Introduction


The Blanket Effect is intended for others to learn about weather modification and its related subjects in an easy to understand way. Started in 2005, this blog is a work in progress as the technology advances

November 29, 2006

Hurricane Modification Plans

(note: Hurricane modification plans have quietly taken the scientific, technical, and governmental community by storm, after 2005's infamous Hurricane Katrina destroyed New Orleans and badly damaged parts of the Gulf Coast. Below are excerpts from a summary of the workshops findings, distributed by the National Science Foundation. The full document can be downloaded here: PDF)

In December 2005, the National Science Board (NSB) established a Task Force on Hurricane Science and Engineering.

To this end, the Task Force initiated a series of three workshops to explore these issues and gather information for possible future consideration by the Board.

The workshops were held on January 24, 2006 at the National Science Foundation in Arlington Virginia; on February 7, 2006 at the National Center for Atmospheric Research in Boulder, Colorado; and on April 18, 2006 at the Institute for Human and Machine Cognition in Pensacola, Florida.

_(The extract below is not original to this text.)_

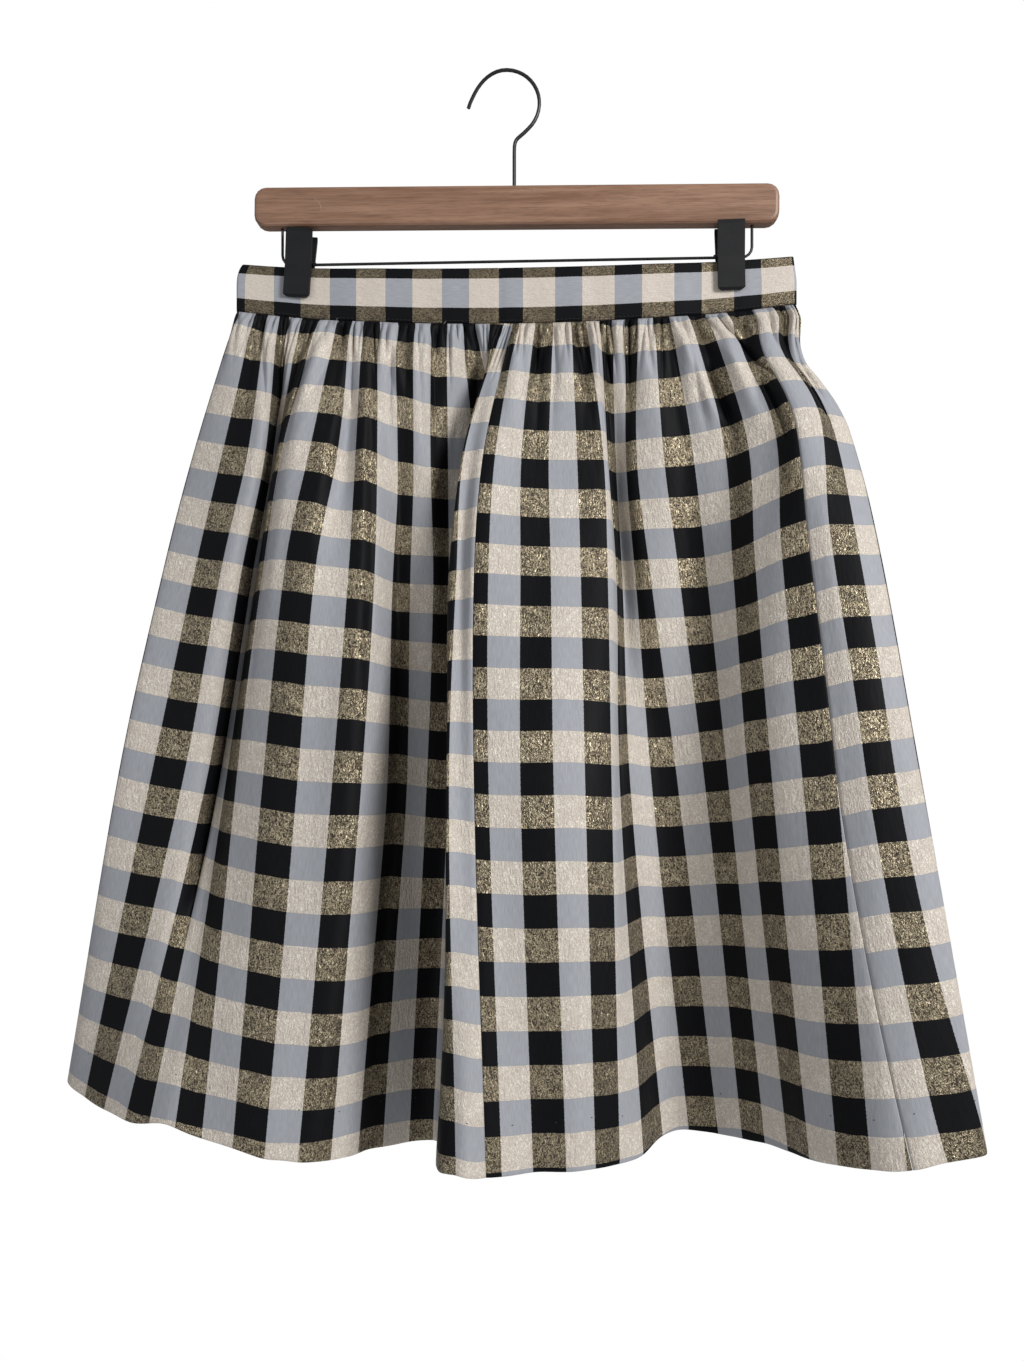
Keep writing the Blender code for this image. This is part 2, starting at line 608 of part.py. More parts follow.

The first workshop focused on the research activities of Federal agencies while the latter two involved the same topic for academia and industry. This document summarizes key points from the three workshops

It should also be noted that the Task Force has been actively engaged in discussions with the National Science and Technology Council (NSTC), the National Oceanic and Atmospheric Administration (NOAA) Science Advisory Board’s Working Group on Hurricane Intensity, the 60th Inter-Departmental Hurricane Conference, the National Academies Board on Atmospheric Sciences and Climate (BASC), the White House Office of Science and Technology Policy (OSTP), and Congressional staff to gather additional information and coordinate with related efforts or interests

Higher resolution models are required to characterize the internal dynamics of hurricanes, which affect intensity. However, significantly increased computing capacity is needed to run such high-resolution simulations in real time. One needs to be able to perform multiple model runs in real time in order to provide sensitivity analysis to changes in the initial conditions.

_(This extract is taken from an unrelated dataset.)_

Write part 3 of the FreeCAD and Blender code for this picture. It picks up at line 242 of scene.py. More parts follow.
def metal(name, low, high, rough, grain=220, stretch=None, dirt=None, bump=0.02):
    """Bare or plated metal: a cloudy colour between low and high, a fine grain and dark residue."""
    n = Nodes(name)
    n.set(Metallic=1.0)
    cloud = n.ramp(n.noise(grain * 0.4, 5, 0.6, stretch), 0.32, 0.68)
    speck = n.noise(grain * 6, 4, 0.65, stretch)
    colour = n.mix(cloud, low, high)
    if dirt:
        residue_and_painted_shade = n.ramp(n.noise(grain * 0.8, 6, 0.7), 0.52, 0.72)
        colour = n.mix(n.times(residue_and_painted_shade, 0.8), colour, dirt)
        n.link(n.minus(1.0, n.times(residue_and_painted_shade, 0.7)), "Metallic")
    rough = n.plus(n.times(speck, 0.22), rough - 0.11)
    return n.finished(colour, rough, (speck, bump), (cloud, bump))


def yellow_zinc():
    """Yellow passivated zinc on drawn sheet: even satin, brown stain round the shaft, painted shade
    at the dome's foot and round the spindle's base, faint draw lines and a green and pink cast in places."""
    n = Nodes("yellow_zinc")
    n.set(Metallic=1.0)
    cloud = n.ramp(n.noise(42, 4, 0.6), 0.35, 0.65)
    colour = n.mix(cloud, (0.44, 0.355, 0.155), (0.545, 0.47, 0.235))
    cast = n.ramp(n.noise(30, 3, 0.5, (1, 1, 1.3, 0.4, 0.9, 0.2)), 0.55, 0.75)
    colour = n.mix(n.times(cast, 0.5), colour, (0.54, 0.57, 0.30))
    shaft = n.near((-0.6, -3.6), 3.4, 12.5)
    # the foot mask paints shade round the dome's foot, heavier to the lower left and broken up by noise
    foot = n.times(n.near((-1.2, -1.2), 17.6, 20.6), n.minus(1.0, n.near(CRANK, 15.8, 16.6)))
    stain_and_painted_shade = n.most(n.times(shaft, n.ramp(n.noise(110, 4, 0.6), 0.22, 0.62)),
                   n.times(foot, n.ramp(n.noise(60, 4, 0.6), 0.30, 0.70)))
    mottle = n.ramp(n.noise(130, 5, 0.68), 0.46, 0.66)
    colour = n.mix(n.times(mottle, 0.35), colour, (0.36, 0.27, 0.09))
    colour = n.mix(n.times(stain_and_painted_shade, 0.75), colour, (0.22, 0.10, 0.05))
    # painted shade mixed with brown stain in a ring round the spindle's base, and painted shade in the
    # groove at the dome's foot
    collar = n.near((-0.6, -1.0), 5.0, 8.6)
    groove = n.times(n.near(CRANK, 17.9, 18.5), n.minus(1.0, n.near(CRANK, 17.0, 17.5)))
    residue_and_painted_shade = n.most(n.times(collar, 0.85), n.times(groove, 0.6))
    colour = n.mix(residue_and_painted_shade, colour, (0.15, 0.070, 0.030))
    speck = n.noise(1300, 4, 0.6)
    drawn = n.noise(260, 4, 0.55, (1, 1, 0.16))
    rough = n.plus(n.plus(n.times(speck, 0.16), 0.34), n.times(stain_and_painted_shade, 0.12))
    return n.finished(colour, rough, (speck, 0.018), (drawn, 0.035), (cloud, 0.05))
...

There needs to be greater access to computational resources, particularly at the time of major hurricanes.

The theoretical possibility of modifying hurricanes is becoming a legitimate area for basic research. However, in order to determine if the attempted modification had the predicted effect, and to better understand potential unintended impacts, accurate forecasts are needed.

Information technology is critical in modeling hurricanes, assessing their impact, and in post disaster recovery operations. Greater computing capacity is needed to run higher resolution models and models that link meteorological models to impacts. Inter-operability of databases is critical in all areas. Sharing and integration of data across Federal, state and local agencies is key.
There needs to be a significantly greater capacity to run high resolution meteorological and hazard impact models in advance of hurricane landfall by marshalling and coordinating computing resources available outside of the National Weather Service, such as at NSF, Department of Energy, NASA and Department of Defense supercomputers.

The National Windstorm Impact Reduction Act of 2004 was enacted into law. It authorizes funds for an interagency hazard reduction program led by NOAA, FEMA, NSF, and NIST. Funds have not yet been appropriated.

Th
ere is a paucity of resources spent in NOAA, NSF, and other agencies on hurricane S&E relative to the damage and national risk.

The costs associated with hurricane research and engineering are small compared to the potential and actual losses.

There needs to be a systematic, stable, and coordinated approach to hurricane research, using an integrated framework.